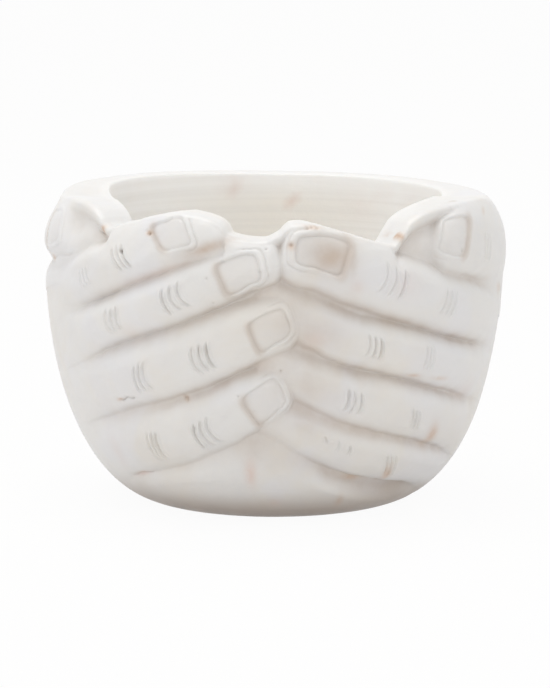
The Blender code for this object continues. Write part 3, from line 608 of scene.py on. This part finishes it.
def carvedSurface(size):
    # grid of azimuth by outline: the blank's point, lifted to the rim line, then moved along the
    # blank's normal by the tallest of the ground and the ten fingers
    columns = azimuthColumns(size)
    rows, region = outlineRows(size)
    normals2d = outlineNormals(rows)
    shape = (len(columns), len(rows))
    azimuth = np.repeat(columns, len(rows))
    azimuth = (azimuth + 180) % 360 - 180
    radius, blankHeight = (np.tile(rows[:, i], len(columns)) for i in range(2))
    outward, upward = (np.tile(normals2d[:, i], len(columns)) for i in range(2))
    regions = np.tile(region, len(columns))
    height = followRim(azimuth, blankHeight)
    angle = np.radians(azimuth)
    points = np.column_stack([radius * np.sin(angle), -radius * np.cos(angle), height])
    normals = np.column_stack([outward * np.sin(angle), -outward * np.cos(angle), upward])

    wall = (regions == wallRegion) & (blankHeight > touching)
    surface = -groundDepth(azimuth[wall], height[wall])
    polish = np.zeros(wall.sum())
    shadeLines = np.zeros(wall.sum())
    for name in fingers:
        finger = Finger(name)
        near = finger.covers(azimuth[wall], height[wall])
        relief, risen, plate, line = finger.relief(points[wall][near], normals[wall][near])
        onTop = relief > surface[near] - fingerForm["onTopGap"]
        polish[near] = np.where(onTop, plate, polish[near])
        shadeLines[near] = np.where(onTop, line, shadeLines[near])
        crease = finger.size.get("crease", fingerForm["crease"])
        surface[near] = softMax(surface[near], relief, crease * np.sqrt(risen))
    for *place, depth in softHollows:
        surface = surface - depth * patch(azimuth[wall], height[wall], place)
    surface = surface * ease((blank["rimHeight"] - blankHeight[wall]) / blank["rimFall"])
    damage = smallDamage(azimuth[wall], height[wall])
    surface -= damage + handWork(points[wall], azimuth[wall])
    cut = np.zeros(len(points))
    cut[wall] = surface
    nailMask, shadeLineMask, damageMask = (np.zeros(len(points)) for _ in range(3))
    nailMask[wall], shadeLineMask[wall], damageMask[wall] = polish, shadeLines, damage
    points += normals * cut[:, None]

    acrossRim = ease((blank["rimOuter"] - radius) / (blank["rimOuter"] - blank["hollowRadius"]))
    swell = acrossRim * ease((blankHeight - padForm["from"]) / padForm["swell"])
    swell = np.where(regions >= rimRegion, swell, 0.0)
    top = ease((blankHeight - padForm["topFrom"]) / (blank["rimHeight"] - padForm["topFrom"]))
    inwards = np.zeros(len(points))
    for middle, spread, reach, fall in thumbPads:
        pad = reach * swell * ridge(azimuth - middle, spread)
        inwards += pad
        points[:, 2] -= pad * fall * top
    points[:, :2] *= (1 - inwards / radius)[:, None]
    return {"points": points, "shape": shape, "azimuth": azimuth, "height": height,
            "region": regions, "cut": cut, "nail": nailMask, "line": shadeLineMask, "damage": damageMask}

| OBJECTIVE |
Return the lines above precisely as they appear, beginning at the first line and ending at the line with "normals = np.column_stack([outward", and nothing after it.

| CORRECT RESULT |
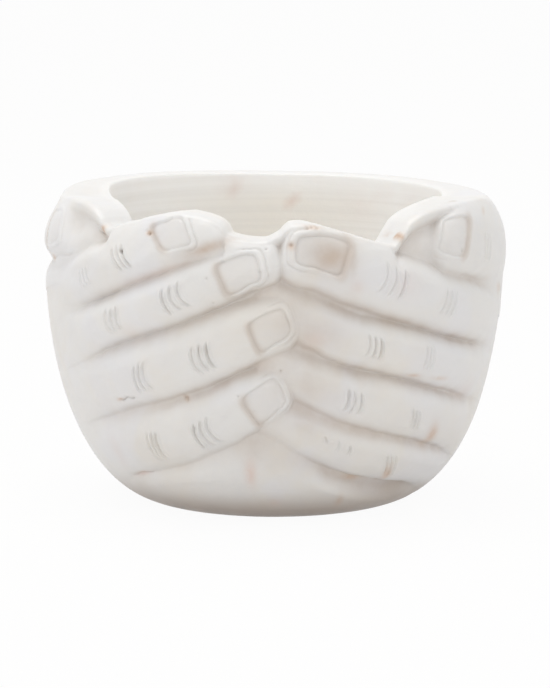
The Blender code for this object continues. Write part 3, from line 608 of scene.py on. This part finishes it.
def carvedSurface(size):
    # grid of azimuth by outline: the blank's point, lifted to the rim line, then moved along the
    # blank's normal by the tallest of the ground and the ten fingers
    columns = azimuthColumns(size)
    rows, region = outlineRows(size)
    normals2d = outlineNormals(rows)
    shape = (len(columns), len(rows))
    azimuth = np.repeat(columns, len(rows))
    azimuth = (azimuth + 180) % 360 - 180
    radius, blankHeight = (np.tile(rows[:, i], len(columns)) for i in range(2))
    outward, upward = (np.tile(normals2d[:, i], len(columns)) for i in range(2))
    regions = np.tile(region, len(columns))
    height = followRim(azimuth, blankHeight)
    angle = np.radians(azimuth)
    points = np.column_stack([radius * np.sin(angle), -radius * np.cos(angle), height])
    normals = np.column_stack([outward * np.sin(angle), -outward * np.cos(angle), upward])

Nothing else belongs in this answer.